> _MATERIAL PROVIDED_

★ ★ ★ ★ ★ ★ ★

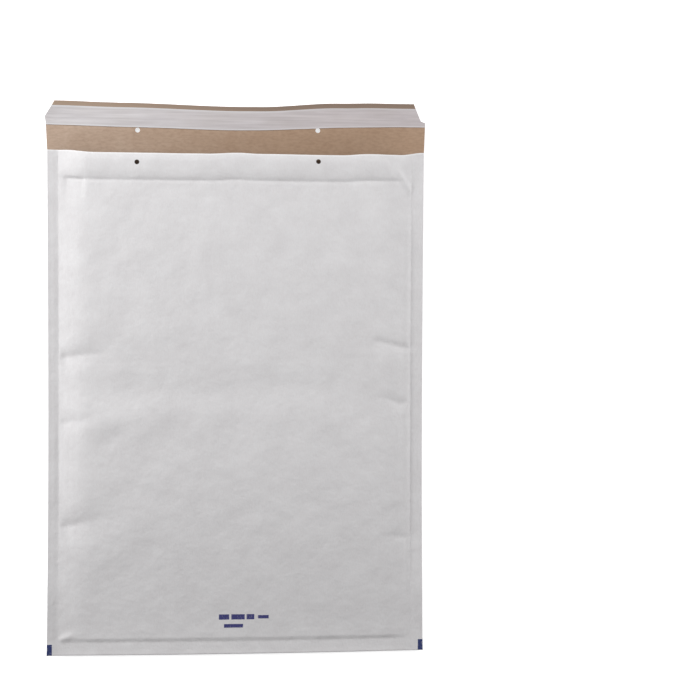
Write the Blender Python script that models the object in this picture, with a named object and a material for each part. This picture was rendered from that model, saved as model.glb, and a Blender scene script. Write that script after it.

★ ★ ★ ★ ★ ★ ★

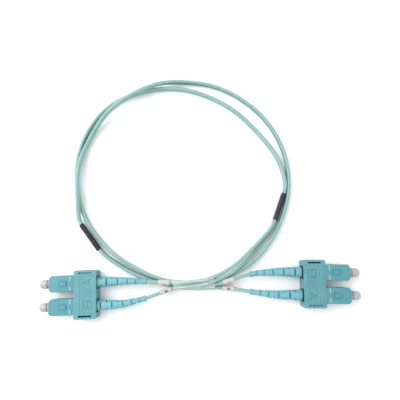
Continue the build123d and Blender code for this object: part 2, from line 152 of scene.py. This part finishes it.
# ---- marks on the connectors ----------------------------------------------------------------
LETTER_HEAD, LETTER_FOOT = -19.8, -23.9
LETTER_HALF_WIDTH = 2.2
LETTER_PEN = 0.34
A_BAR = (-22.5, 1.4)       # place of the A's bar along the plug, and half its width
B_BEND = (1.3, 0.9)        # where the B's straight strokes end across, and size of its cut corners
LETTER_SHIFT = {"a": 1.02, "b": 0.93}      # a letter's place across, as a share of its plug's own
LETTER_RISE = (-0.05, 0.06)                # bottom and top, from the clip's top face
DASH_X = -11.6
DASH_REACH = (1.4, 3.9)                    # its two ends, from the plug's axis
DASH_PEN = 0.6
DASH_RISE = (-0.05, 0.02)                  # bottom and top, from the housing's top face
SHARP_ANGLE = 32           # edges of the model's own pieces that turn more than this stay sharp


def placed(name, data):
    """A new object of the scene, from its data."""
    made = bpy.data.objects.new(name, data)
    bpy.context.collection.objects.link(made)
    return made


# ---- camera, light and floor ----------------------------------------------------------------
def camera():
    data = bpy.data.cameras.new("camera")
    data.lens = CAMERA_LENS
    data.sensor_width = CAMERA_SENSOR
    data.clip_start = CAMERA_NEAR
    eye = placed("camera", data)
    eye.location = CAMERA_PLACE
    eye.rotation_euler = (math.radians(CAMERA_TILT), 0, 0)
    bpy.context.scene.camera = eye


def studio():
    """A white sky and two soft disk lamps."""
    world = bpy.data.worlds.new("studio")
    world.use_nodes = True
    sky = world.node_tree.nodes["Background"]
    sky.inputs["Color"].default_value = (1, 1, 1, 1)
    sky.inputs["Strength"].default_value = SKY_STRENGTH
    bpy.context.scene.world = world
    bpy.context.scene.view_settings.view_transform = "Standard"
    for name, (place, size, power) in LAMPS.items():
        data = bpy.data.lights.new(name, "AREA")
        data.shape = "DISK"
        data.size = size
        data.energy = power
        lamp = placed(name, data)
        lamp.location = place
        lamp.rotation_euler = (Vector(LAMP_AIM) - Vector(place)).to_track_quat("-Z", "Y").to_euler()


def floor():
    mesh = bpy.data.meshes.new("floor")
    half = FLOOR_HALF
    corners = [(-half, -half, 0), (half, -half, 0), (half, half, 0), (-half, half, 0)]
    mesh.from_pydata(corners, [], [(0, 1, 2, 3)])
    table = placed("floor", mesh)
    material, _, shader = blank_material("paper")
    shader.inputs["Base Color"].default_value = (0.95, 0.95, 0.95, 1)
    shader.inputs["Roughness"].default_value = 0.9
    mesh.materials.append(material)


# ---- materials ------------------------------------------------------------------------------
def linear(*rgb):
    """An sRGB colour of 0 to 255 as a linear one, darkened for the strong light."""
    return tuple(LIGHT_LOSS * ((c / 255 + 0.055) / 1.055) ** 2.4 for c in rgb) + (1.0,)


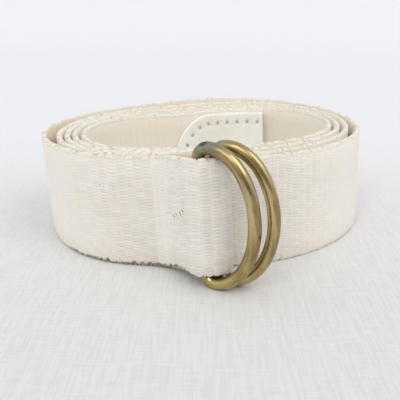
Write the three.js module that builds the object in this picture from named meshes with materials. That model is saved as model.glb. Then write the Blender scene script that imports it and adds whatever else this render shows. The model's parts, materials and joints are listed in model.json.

★ ★ ★ ★ ★ ★ ★

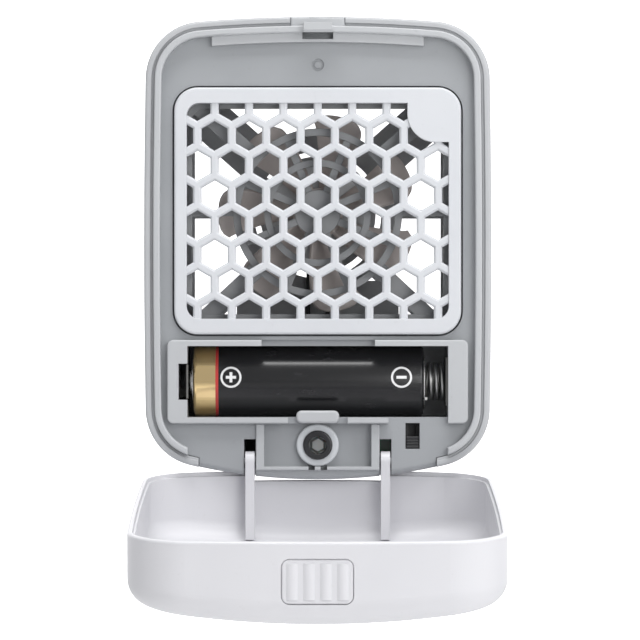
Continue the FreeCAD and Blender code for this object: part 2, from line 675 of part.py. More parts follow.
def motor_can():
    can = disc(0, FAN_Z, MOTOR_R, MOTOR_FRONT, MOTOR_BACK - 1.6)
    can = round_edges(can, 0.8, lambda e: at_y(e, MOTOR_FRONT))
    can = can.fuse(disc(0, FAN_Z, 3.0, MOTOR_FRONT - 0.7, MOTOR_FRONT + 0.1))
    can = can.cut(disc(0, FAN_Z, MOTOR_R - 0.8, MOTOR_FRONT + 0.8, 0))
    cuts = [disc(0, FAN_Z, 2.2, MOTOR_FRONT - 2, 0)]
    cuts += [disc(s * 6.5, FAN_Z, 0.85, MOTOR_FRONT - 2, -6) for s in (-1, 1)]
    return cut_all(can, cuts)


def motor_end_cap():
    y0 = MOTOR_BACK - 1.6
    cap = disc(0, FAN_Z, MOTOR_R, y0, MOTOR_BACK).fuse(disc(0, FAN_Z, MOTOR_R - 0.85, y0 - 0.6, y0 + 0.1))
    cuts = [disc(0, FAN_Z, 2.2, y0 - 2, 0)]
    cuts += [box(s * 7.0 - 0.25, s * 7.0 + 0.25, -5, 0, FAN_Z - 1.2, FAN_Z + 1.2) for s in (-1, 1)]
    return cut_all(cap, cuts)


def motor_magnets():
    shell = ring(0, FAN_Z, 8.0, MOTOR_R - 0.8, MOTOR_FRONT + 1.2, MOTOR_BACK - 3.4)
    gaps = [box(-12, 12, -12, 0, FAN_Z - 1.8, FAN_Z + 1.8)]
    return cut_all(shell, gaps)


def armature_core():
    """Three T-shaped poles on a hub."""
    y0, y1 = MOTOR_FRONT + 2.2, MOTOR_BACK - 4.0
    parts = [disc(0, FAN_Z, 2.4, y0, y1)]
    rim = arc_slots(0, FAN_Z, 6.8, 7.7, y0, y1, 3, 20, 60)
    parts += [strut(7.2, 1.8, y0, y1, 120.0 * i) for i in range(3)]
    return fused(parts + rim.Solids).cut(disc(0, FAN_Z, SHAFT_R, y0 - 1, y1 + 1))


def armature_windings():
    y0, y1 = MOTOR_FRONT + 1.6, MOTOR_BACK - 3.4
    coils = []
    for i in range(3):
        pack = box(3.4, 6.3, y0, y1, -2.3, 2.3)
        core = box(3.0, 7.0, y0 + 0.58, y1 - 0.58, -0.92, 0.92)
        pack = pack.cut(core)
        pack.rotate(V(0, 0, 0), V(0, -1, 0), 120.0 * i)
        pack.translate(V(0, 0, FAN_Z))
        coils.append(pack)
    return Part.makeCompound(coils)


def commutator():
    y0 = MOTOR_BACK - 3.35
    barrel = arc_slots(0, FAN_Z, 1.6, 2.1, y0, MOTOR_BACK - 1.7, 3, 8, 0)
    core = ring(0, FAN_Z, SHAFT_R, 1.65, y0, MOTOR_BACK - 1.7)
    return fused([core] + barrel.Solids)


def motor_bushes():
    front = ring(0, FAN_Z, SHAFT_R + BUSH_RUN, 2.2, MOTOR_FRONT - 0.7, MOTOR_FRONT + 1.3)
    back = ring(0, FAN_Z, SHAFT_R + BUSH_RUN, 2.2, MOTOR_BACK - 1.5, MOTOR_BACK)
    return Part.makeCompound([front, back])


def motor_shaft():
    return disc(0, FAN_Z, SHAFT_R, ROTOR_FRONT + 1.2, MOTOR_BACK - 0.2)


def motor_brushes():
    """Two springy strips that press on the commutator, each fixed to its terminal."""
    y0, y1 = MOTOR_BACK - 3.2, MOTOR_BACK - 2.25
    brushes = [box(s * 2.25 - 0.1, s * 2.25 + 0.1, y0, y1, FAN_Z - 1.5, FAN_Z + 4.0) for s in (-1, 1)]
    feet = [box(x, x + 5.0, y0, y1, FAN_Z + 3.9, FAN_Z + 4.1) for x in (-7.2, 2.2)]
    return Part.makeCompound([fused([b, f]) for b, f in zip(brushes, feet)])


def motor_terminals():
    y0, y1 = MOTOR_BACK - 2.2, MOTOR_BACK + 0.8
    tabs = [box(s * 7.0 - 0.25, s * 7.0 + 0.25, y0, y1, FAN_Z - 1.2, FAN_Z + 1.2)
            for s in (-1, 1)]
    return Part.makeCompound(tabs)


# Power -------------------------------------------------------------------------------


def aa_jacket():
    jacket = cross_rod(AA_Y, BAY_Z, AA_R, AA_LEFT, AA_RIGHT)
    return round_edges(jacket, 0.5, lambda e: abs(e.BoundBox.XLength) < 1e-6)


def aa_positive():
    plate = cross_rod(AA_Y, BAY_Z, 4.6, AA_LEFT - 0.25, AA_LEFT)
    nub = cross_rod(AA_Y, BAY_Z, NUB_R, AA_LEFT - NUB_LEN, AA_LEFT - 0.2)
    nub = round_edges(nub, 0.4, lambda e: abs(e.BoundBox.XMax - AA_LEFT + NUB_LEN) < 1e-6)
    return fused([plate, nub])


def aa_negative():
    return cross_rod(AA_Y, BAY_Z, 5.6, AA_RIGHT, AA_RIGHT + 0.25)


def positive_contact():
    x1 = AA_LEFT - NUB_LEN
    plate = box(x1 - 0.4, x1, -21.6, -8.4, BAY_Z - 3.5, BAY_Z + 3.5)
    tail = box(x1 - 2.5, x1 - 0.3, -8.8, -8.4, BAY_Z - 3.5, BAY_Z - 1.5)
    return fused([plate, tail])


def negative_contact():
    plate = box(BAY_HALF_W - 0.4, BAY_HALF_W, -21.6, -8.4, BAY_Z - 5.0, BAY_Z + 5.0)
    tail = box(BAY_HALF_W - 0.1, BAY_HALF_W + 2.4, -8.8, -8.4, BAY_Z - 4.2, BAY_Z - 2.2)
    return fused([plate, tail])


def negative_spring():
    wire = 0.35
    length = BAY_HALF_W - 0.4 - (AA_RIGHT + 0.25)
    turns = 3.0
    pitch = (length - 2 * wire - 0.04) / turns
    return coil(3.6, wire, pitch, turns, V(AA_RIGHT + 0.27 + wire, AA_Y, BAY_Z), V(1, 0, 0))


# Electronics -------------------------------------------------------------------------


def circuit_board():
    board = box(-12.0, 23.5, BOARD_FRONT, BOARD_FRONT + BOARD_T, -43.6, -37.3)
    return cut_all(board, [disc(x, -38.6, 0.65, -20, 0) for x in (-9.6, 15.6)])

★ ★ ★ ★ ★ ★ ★

> _AIM_
Set down, without any change, only the lines from the line that holds "Continue the build123d" through the line that holds "return made", both lines included.

> _COMPLETED EXERCISE_
Continue the build123d and Blender code for this object: part 2, from line 152 of scene.py. This part finishes it.
# ---- marks on the connectors ----------------------------------------------------------------
LETTER_HEAD, LETTER_FOOT = -19.8, -23.9
LETTER_HALF_WIDTH = 2.2
LETTER_PEN = 0.34
A_BAR = (-22.5, 1.4)       # place of the A's bar along the plug, and half its width
B_BEND = (1.3, 0.9)        # where the B's straight strokes end across, and size of its cut corners
LETTER_SHIFT = {"a": 1.02, "b": 0.93}      # a letter's place across, as a share of its plug's own
LETTER_RISE = (-0.05, 0.06)                # bottom and top, from the clip's top face
DASH_X = -11.6
DASH_REACH = (1.4, 3.9)                    # its two ends, from the plug's axis
DASH_PEN = 0.6
DASH_RISE = (-0.05, 0.02)                  # bottom and top, from the housing's top face
SHARP_ANGLE = 32           # edges of the model's own pieces that turn more than this stay sharp


def placed(name, data):
    """A new object of the scene, from its data."""
    made = bpy.data.objects.new(name, data)
    bpy.context.collection.objects.link(made)
    return made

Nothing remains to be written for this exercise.